### Collected material ###
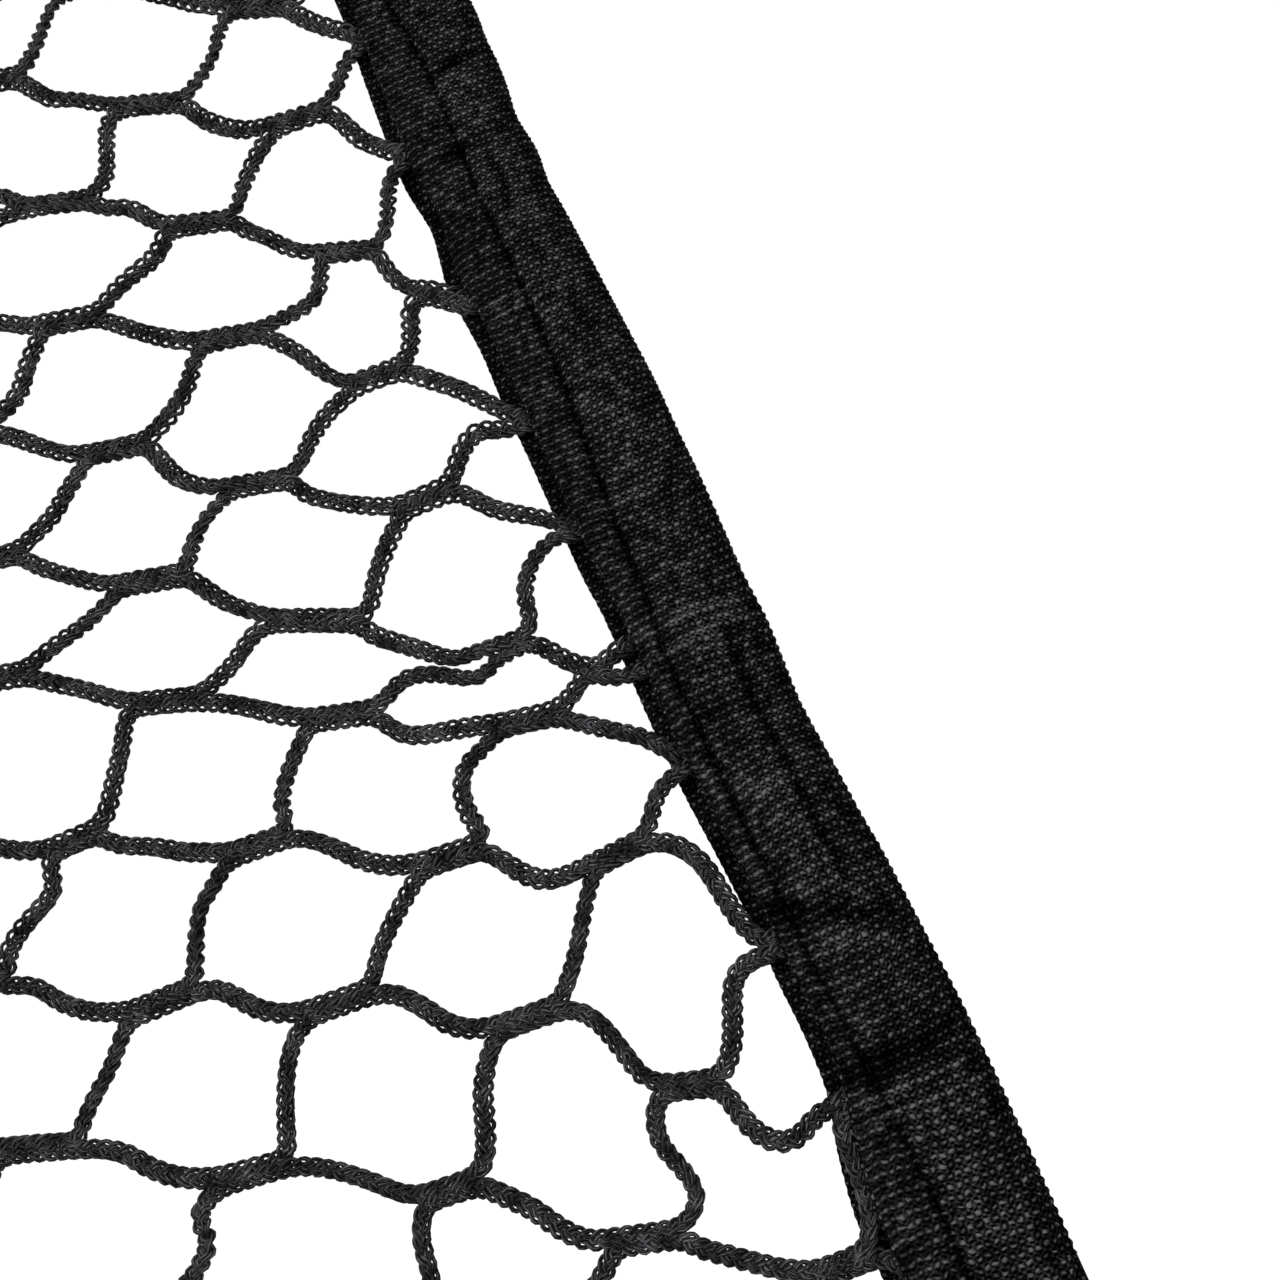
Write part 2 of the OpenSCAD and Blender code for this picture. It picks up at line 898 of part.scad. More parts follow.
upper_frame_bow();
lower_frame_bow();
rubber_foot(-1, frame_y);  // frame_foot_left
rubber_foot(1, frame_y);  // frame_foot_right
saddle_spacers();
pivot_bolts();
pivot_nuts();
clamp_bolts();
clamp_washers();
clamp_knob(-1);  // clamp_knob_left
clamp_knob(1);  // clamp_knob_right
stand_leg(-1);  // stand_leg_left
stand_leg(1);  // stand_leg_right
stand_foot_bow();
sector_plate(-1);  // sector_plate_left
sector_plate(1);  // sector_plate_right
plate_rivets();
leg_cap(-1);  // leg_cap_left
leg_cap(1);  // leg_cap_right
rubber_foot(-1, frame_y + spread);  // stand_foot_left
rubber_foot(1, frame_y + spread);  // stand_foot_right
in_frame_joint(-1) snap_button();  // frame_snap_button_left
in_frame_joint(1) snap_button();  // frame_snap_button_right
in_leg_joint(-1) snap_button();  // leg_snap_button_left
in_leg_joint(1) snap_button();  // leg_snap_button_right
in_frame_joint(-1) snap_leaf();  // frame_snap_spring_left
in_frame_joint(1) snap_leaf();  // frame_snap_spring_right
in_leg_joint(-1) snap_leaf();  // leg_snap_spring_left
in_leg_joint(1) snap_leaf();  // leg_snap_spring_right
net_mesh();
net_border(0);  // net_border_right
net_border(1);  // net_border_top
net_border(2);  // net_border_left
net_border(3);  // net_border_bottom
ring_tabs();
wire_rings();
tie_cord(0);  // tie_cord_right
tie_cord(1);  // tie_cord_top_right
tie_cord(2);  // tie_cord_top
tie_cord(3);  // tie_cord_top_left
tie_cord(4);  // tie_cord_left
tie_cord(5);  // tie_cord_bottom_left
tie_cord(6);  // tie_cord_bottom
tie_cord(7);  // tie_cord_bottom_right
tie_balls();
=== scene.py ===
"""Looks of the pitch back rebounder: a folding tube frame with a knotless net
that hangs in it on eight elastic ties, inside a border of folded webbing.
Metres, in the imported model's own frame. Lengths that end in _MM are millimetres."""
import math

import bpy
import numpy as np
from mathutils import Matrix, Vector


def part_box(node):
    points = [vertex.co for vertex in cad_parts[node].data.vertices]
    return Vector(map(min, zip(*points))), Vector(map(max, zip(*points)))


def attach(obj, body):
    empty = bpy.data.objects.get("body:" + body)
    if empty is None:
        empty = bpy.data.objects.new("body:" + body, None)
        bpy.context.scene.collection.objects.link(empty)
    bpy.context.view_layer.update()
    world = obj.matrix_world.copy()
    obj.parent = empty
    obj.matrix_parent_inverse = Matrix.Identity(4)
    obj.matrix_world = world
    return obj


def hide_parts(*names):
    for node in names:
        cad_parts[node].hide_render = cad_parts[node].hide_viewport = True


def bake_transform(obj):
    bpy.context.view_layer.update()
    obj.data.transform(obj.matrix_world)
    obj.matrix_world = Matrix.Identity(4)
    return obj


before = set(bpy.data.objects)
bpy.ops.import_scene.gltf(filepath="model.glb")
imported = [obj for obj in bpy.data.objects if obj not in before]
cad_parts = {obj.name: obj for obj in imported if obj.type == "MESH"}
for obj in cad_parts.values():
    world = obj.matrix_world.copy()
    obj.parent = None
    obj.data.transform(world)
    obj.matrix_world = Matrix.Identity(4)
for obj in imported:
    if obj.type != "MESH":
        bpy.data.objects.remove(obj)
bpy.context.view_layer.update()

MM = 0.001
SEED = 20

# ------------------------------------------------------------ the net's plane

LEAN = math.radians(20)  # backward lean of the net
ACROSS = np.array([1.0, 0.0, 0.0])
UP = np.array([0.0, math.sin(LEAN), math.cos(LEAN)])
BACK = np.array([0.0, math.cos(LEAN), -math.sin(LEAN)])
CENTRE = sum(np.array(corner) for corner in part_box("net_mesh")) / 2
TUBE_HALF = 621  # mm from the net's centre to a side tube's axis
BEND_MM = 90  # radius of the frame's corner bends
NET_HALF = 430  # mm from the centre to the border's fold


def in_plane(points):
    """Points given in millimetres as (right, up the slope, out of the back)."""
    points = np.asarray(points, float) * MM
    return CENTRE + points @ np.array([ACROSS, UP, BACK])


def turned(points, step):
    """Points given as (outwards, along the border, out of the back) for the place
    that is step eighths of a turn round from the right-hand side."""
    a = math.radians(45 * step)
    points = np.asarray(points, float)
    right = points[..., 0] * math.cos(a) - points[..., 1] * math.sin(a)
    up = points[..., 0] * math.sin(a) + points[..., 1] * math.cos(a)
    return in_plane(np.stack([right, up, points[..., 2]], -1))


def net_reach(step):
    return NET_HALF * (math.sqrt(2) if step % 2 else 1)


def tube_reach(step):
    return (TUBE_HALF - BEND_MM) * math.sqrt(2) + BEND_MM if step % 2 else TUBE_HALF


# ------------------------------------------------------------------ camera

AIM_MM = (406.6, 185.0)  # what it looks at: right of and above the centre
DISTANCE = 0.3212
ROLL = math.radians(24.3)
HALF_FIELD = math.radians(20.59)
SENSOR = 36
VIEW_PX = 1280  # the view's width and height
FOCAL_PX = VIEW_PX / 2 / math.tan(HALF_FIELD)

EYE_RIGHT = np.array([math.cos(ROLL), 0.0, -math.sin(ROLL)])
EYE_UP = np.array([math.sin(ROLL), 0.0, math.cos(ROLL)])
FORWARD = np.array([0.0, 1.0, 0.0])
EYE = in_plane((*AIM_MM, 0)) - FORWARD * DISTANCE


def put_in(name, data):
    """An object with this data, linked into the scene."""
    made = bpy.data.objects.new(name, data)
    bpy.context.scene.collection.objects.link(made)
    return made


def make_camera():
    data = bpy.data.cameras.new("camera")
    data.sensor_width = SENSOR
    data.lens = SENSOR / 2 / math.tan(HALF_FIELD)
    data.clip_start, data.clip_end = 0.01, 100
    camera = put_in("camera", data)
    axes = Matrix([EYE_RIGHT, EYE_UP, -FORWARD]).transposed()
    camera.matrix_world = Matrix.Translation(EYE) @ axes.to_4x4()
    bpy.context.scene.camera = camera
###
[What needs to be done] This exercise asks for the lines from the line with "ring_tabs();" to the line with "zip(*points))), Vector(map(max, zip(*points)))", both lines included, set down exactly and with nothing else.

[Exercise result]
ring_tabs();
wire_rings();
tie_cord(0);  // tie_cord_right
tie_cord(1);  // tie_cord_top_right
tie_cord(2);  // tie_cord_top
tie_cord(3);  // tie_cord_top_left
tie_cord(4);  // tie_cord_left
tie_cord(5);  // tie_cord_bottom_left
tie_cord(6);  // tie_cord_bottom
tie_cord(7);  // tie_cord_bottom_right
tie_balls();
=== scene.py ===
"""Looks of the pitch back rebounder: a folding tube frame with a knotless net
that hangs in it on eight elastic ties, inside a border of folded webbing.
Metres, in the imported model's own frame. Lengths that end in _MM are millimetres."""
import math

import bpy
import numpy as np
from mathutils import Matrix, Vector


def part_box(node):
    points = [vertex.co for vertex in cad_parts[node].data.vertices]
    return Vector(map(min, zip(*points))), Vector(map(max, zip(*points)))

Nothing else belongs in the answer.